Around the world we are seeing the rise of self-generation. Distributed power technologies are more widely available, smaller, more efficient, and less costly today than they were just a decade ago.
The portfolio of distributed power technologies includes diesel and gas reciprocating engines, gas turbines, fuel cells, solar panels, and small wind turbines.
One of the most prominent examples of this is in India. Five of India’s biggest electricity users generate 96 percent of their requirement, according to their annual reports. Reliance Industries, which runs the world’s biggest oil refining complex, produced almost all of the 11.8 million kilowatt hours it used daily.

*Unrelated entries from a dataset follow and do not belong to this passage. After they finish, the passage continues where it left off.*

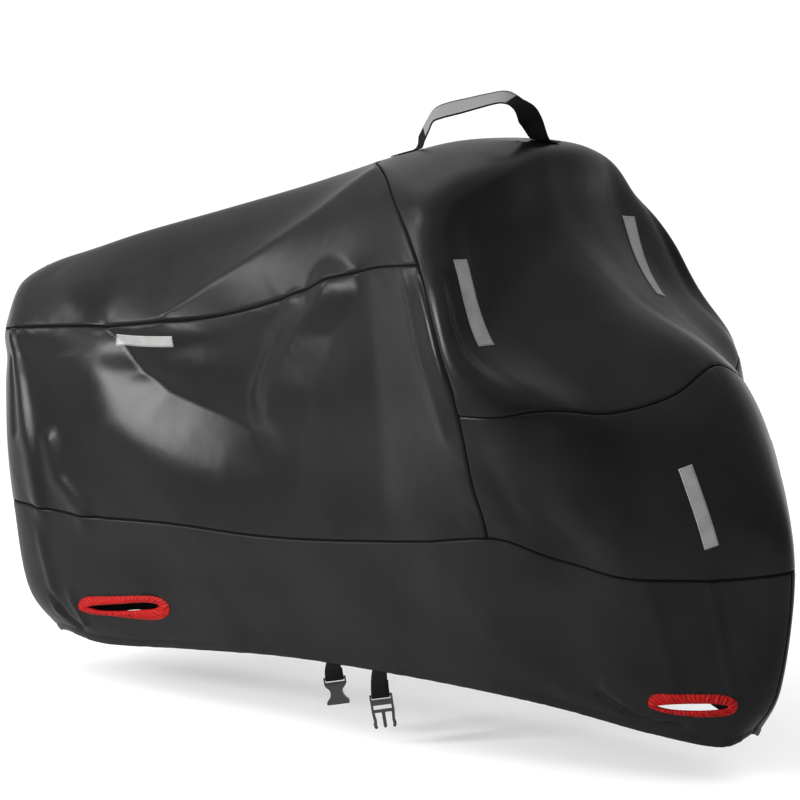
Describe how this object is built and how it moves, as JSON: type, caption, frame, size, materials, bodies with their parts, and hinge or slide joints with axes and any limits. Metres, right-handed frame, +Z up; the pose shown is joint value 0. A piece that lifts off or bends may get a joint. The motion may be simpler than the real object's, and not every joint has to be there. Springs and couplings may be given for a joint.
{
  "type": "fitted motorcycle cover",
  "caption": "Fitted draped cloth cover, hollow and open below, with panels, reflective tapes, lock holes, a carry handle and belly straps.",
  "frame": {"origin": "point just under the inner face of the crown, on the middle plane, where the machine's highest point carries the cloth", "axes": "+X towards the nose, +Y towards the left-hand side, +Z up"},
  "size_m": [2.121, 0.9535, 1.4116],
  "materials": {
    "oxford_cloth": "coated oxford cloth with a soft sheen",
    "reflective_tape": "grey retro-reflective sewn tape",
    "red_binding": "gathered red cloth binding",
    "black_webbing": "woven black webbing",
    "buckle_plastic": "moulded black plastic"
  },
  "bodies": {
    "root": {"saddle_panel": "oxford_cloth", "screen_panel": "oxford_cloth", "fairing_panel": "oxford_cloth", "right_side_panel": "oxford_cloth", "left_side_panel": "oxford_cloth", "right_rear_tape": "reflective_tape", "right_screen_tape": "reflective_tape", "right_fairing_tape": "reflective_tape", "left_rear_tape": "reflective_tape", "left_screen_tape": "reflective_tape", "left_fairing_tape": "reflective_tape", "right_rear_lock_binding": "red_binding", "right_front_lock_binding": "red_binding", "right_skirt_panel": "oxford_cloth", "left_rear_lock_binding": "red_binding", "left_front_lock_binding": "red_binding", "left_skirt_panel": "oxford_cloth", "handle_webbing": "black_webbing", "handle_tape": "reflective_tape", "socket_strap": "black_webbing", "buckle_socket": "buckle_plastic", "plug_strap": "black_webbing", "buckle_plug": "buckle_plastic"}
  },
  "joints": []
}
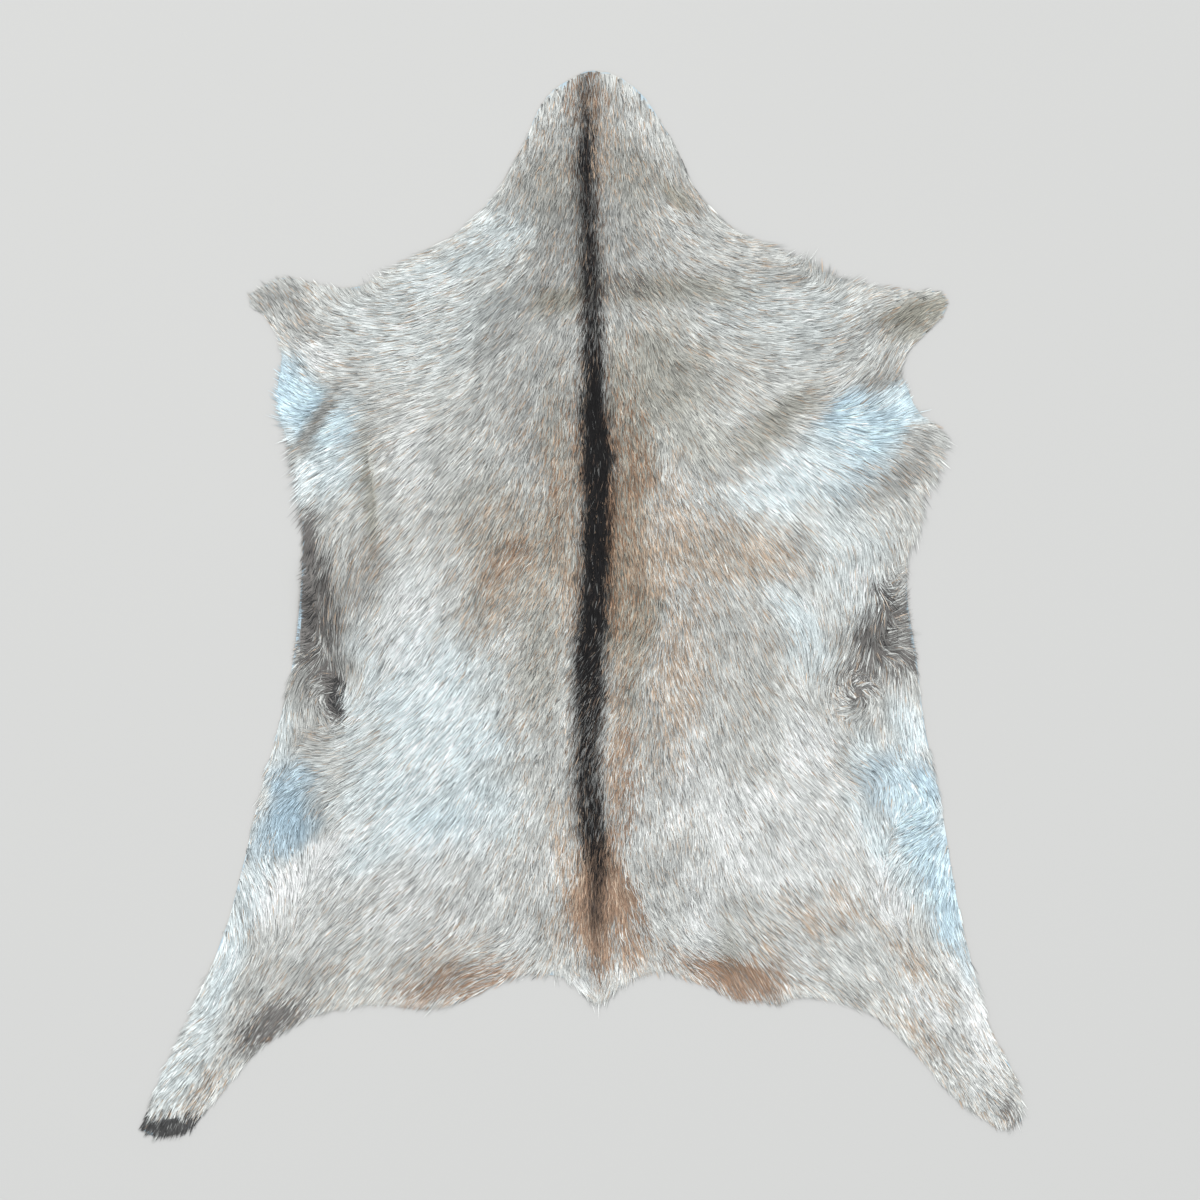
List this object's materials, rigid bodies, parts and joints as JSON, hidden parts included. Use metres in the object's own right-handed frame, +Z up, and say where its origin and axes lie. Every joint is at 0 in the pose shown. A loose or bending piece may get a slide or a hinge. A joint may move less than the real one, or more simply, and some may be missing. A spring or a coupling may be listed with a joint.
{
  "type": "goatskin",
  "caption": "Hair-on goatskin laid flat hair side up, one skin with neck, fore shanks, chest flaps, hind legs and tail root, soft folds at the flanks.",
  "frame": {"origin": "on the surface that the skin lies on, under the middle of its box", "axes": "+Z up, hair side up, +Y towards the neck, +X towards the animal's right side"},
  "size_m": [0.7914, 0.9592, 0.0166],
  "materials": {
    "hide_leather": "tanned flesh side, pale and matt, bluish white where the hair is thin",
    "coat": "short glossy goat hair, cream and grey with tan flecks, white patches and a black line along the back"
  },
  "bodies": {
    "root": {"hide": "hide_leather"}
  },
  "joints": []
}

About $29 billion spent by companies including Tata Motors (owners of Jaguar, Land Rover and Tetley, and more) to quarantine their plants from the national grid, is shielding India’s biggest users of electricity from disruptions. This investment has paid off. On July 31 2012, the state-owned national grid collapsed, knocking out supply to 640 million people.
Tata Motors rose to the highest share price in two weeks on July 31, while Reliance gained 3 percent. In comparison, a similar blackout in North America in 2003 caused losses of as much as $10 billion, according to a study by the U.S. and Canadian governments.
Other developing nations face similar issues. For example, Mexico has the fourth largest underground shale reserves, with its geology similar to the U.S. At present, there are proposals to build 8,800 km of new gas pipelines across the country. New pipelines will improve gas access to over 280 cities and towns across the country. It also has the potential to significantly reduce the cost of energy to these communities.